Once you’ve calibrated your monitor with a calibration device, you can check its gamut – that is, you can check the range of colour that it displays. You can compare it with the sRGB colour space, or Adobe RGB, or maybe the gamut of another calibrated monitor.

This might sound nerdy, and it is! But it can be interesting, too.

Photoshop (not Elements, I’m afraid) can give you a visual guide to the capabilities of your screen. You can use the Soft-proofing function, along with the Gamut Warning, to indicate which colours in an image can’t be properly displayed by your screen.

You could do this test with any image at all, but to really check the extremities of colour, here’s a rainbow for you. It’s in sRGB (but you can assign another colour space if you wish) and it represents a range of colours – the brightest ones, then some partially desaturated ones, then some quite dull ones.


With this image (or another) open in Photoshop, choose the Custom Proof Setup from the View menu:

Choose your calibrated monitor profile as the soft-proof profile, turn off “Preserve RGB Numbers”, and leave the Rendering Intent on “Relative”:

Once that’s set up, choose “Gamut Warning” from the View menu:

The gamut warning puts ugly patches of grey on your image where the colours are too extreme to be shown on your monitor.

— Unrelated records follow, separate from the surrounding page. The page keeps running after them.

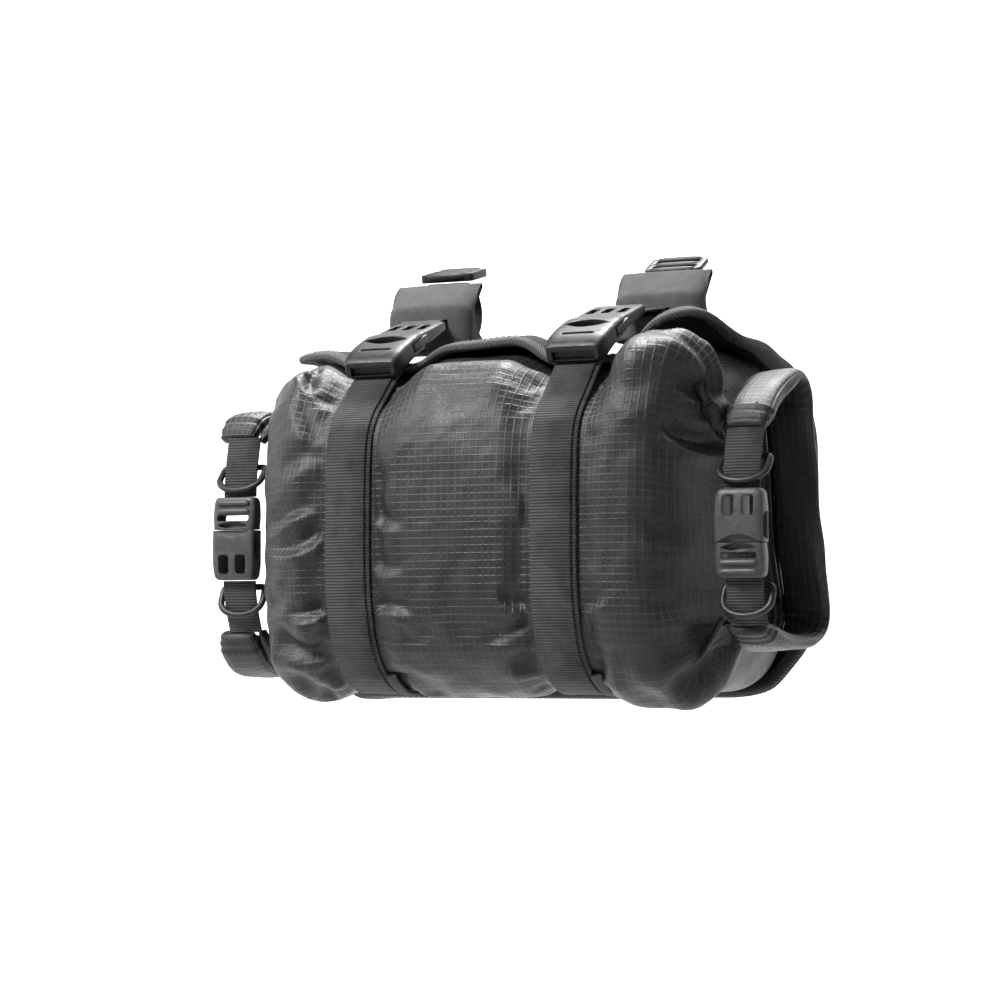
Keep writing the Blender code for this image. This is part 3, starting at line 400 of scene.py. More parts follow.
def carve(target: bpy.types.Object, tools: Sequence[bpy.types.Object], edge: float = 0.0003) -> bpy.types.Object:
    """Cut shapes out of a piece, then soften the new edges.

    Args:
        target: The piece.
        tools: What is cut out; they are removed afterwards.
        edge: How far the cut edges are rounded, 0 to leave them.

    Returns:
        The piece, with its mesh replaced.
    """
    for tool in tools:
        cut = target.modifiers.new("cut", "BOOLEAN")
        cut.object = tool
        cut.operation = "DIFFERENCE"
        cut.solver = "EXACT"
    if edge > 0.0:
        soften = target.modifiers.new("soften", "BEVEL")
        soften.width = edge
        soften.segments = 2
        soften.limit_method = "ANGLE"
        soften.angle_limit = math.radians(50.0)
    apply_modifiers(target)
    for tool in tools:
        bpy.data.objects.remove(tool)
    return finish_mesh(target, 35.0)


def apply_modifiers(made: bpy.types.Object) -> None:
    """Replace an object's mesh by what its modifiers make of it."""
    bpy.context.view_layer.update()
    graph = bpy.context.evaluated_depsgraph_get()
    mesh = bpy.data.meshes.new_from_object(made.evaluated_get(graph))
    made.modifiers.clear()
    made.data = mesh


def join(pieces: Sequence[bpy.types.Object], name: str) -> bpy.types.Object:
    """Join mesh objects into the first one and name it.

    Args:
        pieces: Meshes in the frame's axes.
        name: The joined object's name.

    Returns:
        The joined object.
    """
    with bpy.context.temp_override(
        active_object=pieces[0], object=pieces[0], selected_editable_objects=list(pieces), selected_objects=list(pieces)
    ):
        bpy.ops.object.join()
    pieces[0].name = name
    pieces[0].data.name = name
    return pieces[0]


def stitches(name: str, places: Array, along: Array, normal: Array, length: float, wide: float) -> bpy.types.Object:
    """Lay short threads on a surface, as one mesh of small rounded bars.

    Args:
        name: The object's name.
        places: Middle of each stitch.
        along: Direction of each stitch.
        normal: Outward direction at each stitch.
        length: Stitch length.
        wide: Thread width.

    Returns:
        The joined stitches.
    """
    along, normal = unit(along), unit(normal)
    side = unit(np.cross(along, normal))
    steps = np.array([(-0.5, 0.15, 0.1), (-0.32, 0.42, 0.55), (0.32, 0.42, 0.55), (0.5, 0.15, 0.1)])
    angles = np.linspace(0.0, math.tau, 6, endpoint=False)
    points, faces = [], []
    for k in range(len(places)):
        base = k * 24
        for share, half, rise in steps:
            middle = places[k] + along[k] * share * length + normal[k] * rise * wide * 0.4
            for angle in angles:
                points.append(middle + (side[k] * math.cos(angle) + normal[k] * math.sin(angle)) * half * wide)
        for ring in range(3):
            for i in range(6):
                j = (i + 1) % 6
                faces.append([base + ring * 6 + i, base + ring * 6 + j, base + ring * 6 + 6 + j, base + ring * 6 + 6 + i])
        faces += [[base + i for i in range(6)][::-1], [base + 18 + i for i in range(6)]]
    mesh = bpy.data.meshes.new(name)
    mesh.from_pydata([tuple(p) for p in points], [], faces)
    made = bpy.data.objects.new(name, mesh)
    bpy.context.scene.collection.objects.link(made)
    return finish_mesh(made)


# Finishes


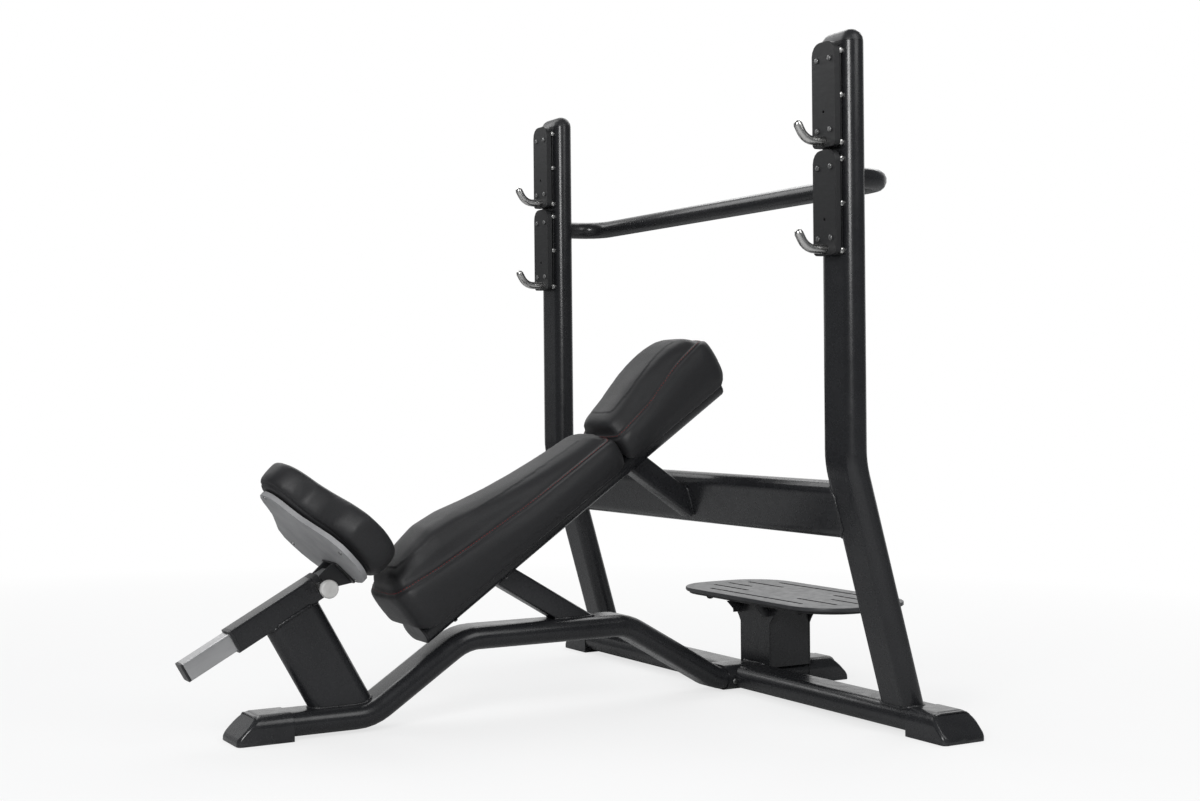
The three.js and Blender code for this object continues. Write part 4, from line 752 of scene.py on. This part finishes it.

Here’s the sRGB rainbow, showing the areas that can’t be displayed by my editing monitor. You can see there’s a patch of magentas and blues where the screen is inadequate, as well as a bit of green and yellow:


For kicks, I’ve assigned the Adobe RGB profile to the rainbow, then assessed my editing monitor’s capabilities. This time, there are some serious deficiencies:


What does all this mean?

Well, for me, it means I don’t work in Adobe RGB if I can help it. You can see from the screenshot above that my monitor (despite being a fancy expensive IPS job), can’t even show me all of the sRGB space, and falls badly short of the Adobe RGB space. If you read my analogy a couple of weeks ago, you’ll know that I think it’s absurd to dabble in colours that you can neither see nor reproduce.

I encourage everyone who is grappling with the colour space debate to try this test. If you find that your monitor can’t even adequately encompass the sRGB space, it’s futile and dangerous to work in Adobe RGB.